**STATED TASK:**
Output all of the records exactly as written.

**TASK MATERIAL:**
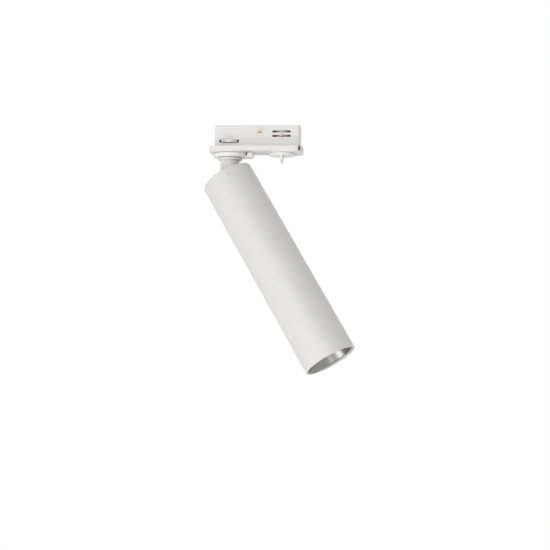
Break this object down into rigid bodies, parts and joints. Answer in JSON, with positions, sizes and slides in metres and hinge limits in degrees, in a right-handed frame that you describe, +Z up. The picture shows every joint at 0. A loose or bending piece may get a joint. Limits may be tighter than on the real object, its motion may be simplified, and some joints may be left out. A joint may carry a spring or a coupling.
{
  "type": "track spotlight",
  "caption": "Slim cylinder spotlight on a pan and tilt stem, under a track adapter with a lock lever and a circuit selector.",
  "frame": {"origin": "on the pan axis, at the seat plane where the adapter's base plate meets the underside of the track", "axes": "+Z up into the track, +X along the track towards the circuit selector, +Y across the track"},
  "size_m": [0.1549, 0.1027, 0.2537],
  "materials": {
    "powder_coat": "matte",
    "adapter_plastic": "satin",
    "lever_plastic": "satin",
    "inner_plastic": "satin",
    "dark_plastic": "satin",
    "steel": "satin",
    "aluminium": "satin",
    "reflector_metal": "polished",
    "contact_metal": "satin",
    "transformer_core": "matte",
    "circuit_board": "satin",
    "white_board": "satin",
    "light_source": "matte",
    "lead_jacket": "matte"
  },
  "bodies": {
    "adapter": {"base_plate": "adapter_plastic", "corner_catch": "dark_plastic", "track_housing": "adapter_plastic", "housing_cover": "adapter_plastic", "cover_screw_1": "steel", "cover_screw_2": "steel", "cover_screw_3": "steel", "terminal_block": "inner_plastic", "neutral_contact": "contact_metal", "earth_contact": "contact_metal", "detent_spring": "steel", "adapter_lead": "lead_jacket"},
    "lever": {"lock_lever": "lever_plastic", "lock_cam": "steel"},
    "selector": {"selector_knob": "lever_plastic", "contact_drum": "inner_plastic", "phase_contact_1": "contact_metal", "phase_contact_2": "contact_metal", "phase_contact_3": "contact_metal"},
    "swivel": {"stem": "powder_coat", "threaded_tube": "steel", "friction_washer": "inner_plastic", "spring_washer": "steel", "stop_washer": "steel", "stem_nut": "steel", "tilt_washer_1": "inner_plastic", "tilt_washer_2": "inner_plastic", "stem_lead": "lead_jacket"},
    "head": {"tube_housing": "powder_coat", "top_cap": "powder_coat", "cap_screw_1": "powder_coat", "cap_screw_2": "powder_coat", "cap_screw_3": "powder_coat", "hinge_bolt": "steel", "hinge_nut": "steel", "spine": "aluminium", "spine_screw_top": "steel", "spine_screw_foot_1": "steel", "spine_screw_foot_2": "steel", "driver_case": "inner_plastic", "driver_lid": "inner_plastic", "driver_board": "circuit_board", "driver_screw_1": "steel", "driver_screw_2": "steel", "transformer": "transformer_core", "capacitor": "dark_plastic", "choke_coil": "contact_metal", "board_terminal_1": "inner_plastic", "board_terminal_2": "inner_plastic", "driver_lead": "lead_jacket", "led_lead": "lead_jacket", "heat_sink": "aluminium", "led_board": "white_board", "led_chip": "light_source", "led_holder": "inner_plastic", "holder_screw_1": "steel", "holder_screw_2": "steel", "reflector": "reflector_metal"}
  },
  "joints": [
    {"name": "lever_turn", "type": "hinge", "parent": "adapter", "child": "lever", "pos_m": [0, 0, -0.0094], "axis": [0, 0, 1], "range_deg": [-90, 0]},
    {"name": "selector_turn", "type": "hinge", "parent": "adapter", "child": "selector", "pos_m": [0.0537, 0, -0.008], "axis": [0, 0, 1], "range_deg": [-90, 45]},
    {"name": "pan", "type": "hinge", "parent": "adapter", "child": "swivel", "pos_m": [0, 0, -0.0125], "axis": [0, 0, 1], "range_deg": [-140.1, 189.9]},
    {"name": "tilt", "type": "hinge", "parent": "swivel", "child": "head", "pos_m": [0, 0, -0.0414], "axis": [-0.421, -0.907, 0], "range_deg": [-32.9, 13.1]}
  ]
}
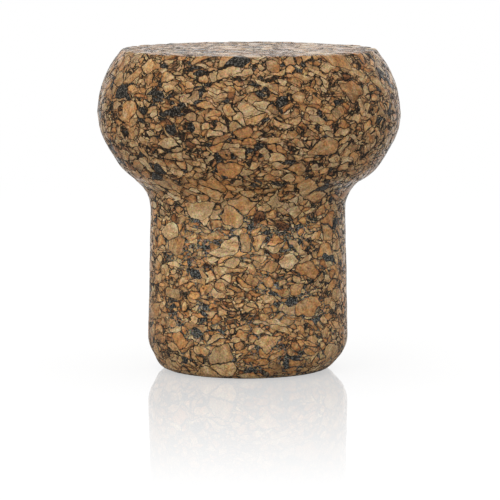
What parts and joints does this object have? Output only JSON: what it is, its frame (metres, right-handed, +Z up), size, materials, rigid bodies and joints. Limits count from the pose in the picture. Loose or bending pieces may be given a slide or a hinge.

**PROBLEM SOLUTION:**
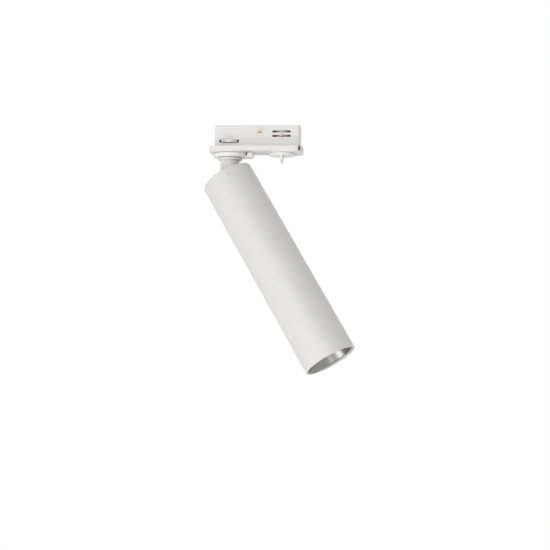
Break this object down into rigid bodies, parts and joints. Answer in JSON, with positions, sizes and slides in metres and hinge limits in degrees, in a right-handed frame that you describe, +Z up. The picture shows every joint at 0. A loose or bending piece may get a joint. Limits may be tighter than on the real object, its motion may be simplified, and some joints may be left out. A joint may carry a spring or a coupling.
{
  "type": "track spotlight",
  "caption": "Slim cylinder spotlight on a pan and tilt stem, under a track adapter with a lock lever and a circuit selector.",
  "frame": {"origin": "on the pan axis, at the seat plane where the adapter's base plate meets the underside of the track", "axes": "+Z up into the track, +X along the track towards the circuit selector, +Y across the track"},
  "size_m": [0.1549, 0.1027, 0.2537],
  "materials": {
    "powder_coat": "matte",
    "adapter_plastic": "satin",
    "lever_plastic": "satin",
    "inner_plastic": "satin",
    "dark_plastic": "satin",
    "steel": "satin",
    "aluminium": "satin",
    "reflector_metal": "polished",
    "contact_metal": "satin",
    "transformer_core": "matte",
    "circuit_board": "satin",
    "white_board": "satin",
    "light_source": "matte",
    "lead_jacket": "matte"
  },
  "bodies": {
    "adapter": {"base_plate": "adapter_plastic", "corner_catch": "dark_plastic", "track_housing": "adapter_plastic", "housing_cover": "adapter_plastic", "cover_screw_1": "steel", "cover_screw_2": "steel", "cover_screw_3": "steel", "terminal_block": "inner_plastic", "neutral_contact": "contact_metal", "earth_contact": "contact_metal", "detent_spring": "steel", "adapter_lead": "lead_jacket"},
    "lever": {"lock_lever": "lever_plastic", "lock_cam": "steel"},
    "selector": {"selector_knob": "lever_plastic", "contact_drum": "inner_plastic", "phase_contact_1": "contact_metal", "phase_contact_2": "contact_metal", "phase_contact_3": "contact_metal"},
    "swivel": {"stem": "powder_coat", "threaded_tube": "steel", "friction_washer": "inner_plastic", "spring_washer": "steel", "stop_washer": "steel", "stem_nut": "steel", "tilt_washer_1": "inner_plastic", "tilt_washer_2": "inner_plastic", "stem_lead": "lead_jacket"},
    "head": {"tube_housing": "powder_coat", "top_cap": "powder_coat", "cap_screw_1": "powder_coat", "cap_screw_2": "powder_coat", "cap_screw_3": "powder_coat", "hinge_bolt": "steel", "hinge_nut": "steel", "spine": "aluminium", "spine_screw_top": "steel", "spine_screw_foot_1": "steel", "spine_screw_foot_2": "steel", "driver_case": "inner_plastic", "driver_lid": "inner_plastic", "driver_board": "circuit_board", "driver_screw_1": "steel", "driver_screw_2": "steel", "transformer": "transformer_core", "capacitor": "dark_plastic", "choke_coil": "contact_metal", "board_terminal_1": "inner_plastic", "board_terminal_2": "inner_plastic", "driver_lead": "lead_jacket", "led_lead": "lead_jacket", "heat_sink": "aluminium", "led_board": "white_board", "led_chip": "light_source", "led_holder": "inner_plastic", "holder_screw_1": "steel", "holder_screw_2": "steel", "reflector": "reflector_metal"}
  },
  "joints": [
    {"name": "lever_turn", "type": "hinge", "parent": "adapter", "child": "lever", "pos_m": [0, 0, -0.0094], "axis": [0, 0, 1], "range_deg": [-90, 0]},
    {"name": "selector_turn", "type": "hinge", "parent": "adapter", "child": "selector", "pos_m": [0.0537, 0, -0.008], "axis": [0, 0, 1], "range_deg": [-90, 45]},
    {"name": "pan", "type": "hinge", "parent": "adapter", "child": "swivel", "pos_m": [0, 0, -0.0125], "axis": [0, 0, 1], "range_deg": [-140.1, 189.9]},
    {"name": "tilt", "type": "hinge", "parent": "swivel", "child": "head", "pos_m": [0, 0, -0.0414], "axis": [-0.421, -0.907, 0], "range_deg": [-32.9, 13.1]}
  ]
}
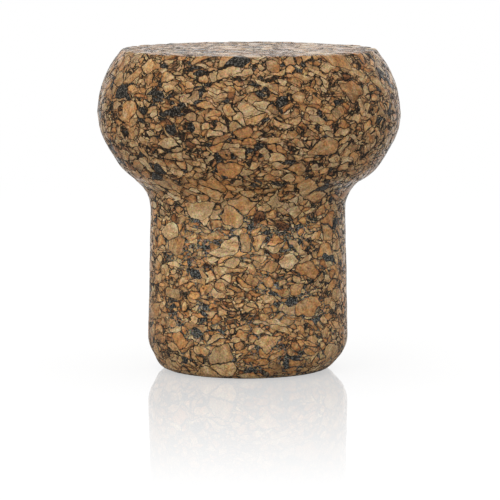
What parts and joints does this object have? Output only JSON: what it is, its frame (metres, right-handed, +Z up), size, materials, rigid bodies and joints. Limits count from the pose in the picture. Loose or bending pieces may be given a slide or a hinge.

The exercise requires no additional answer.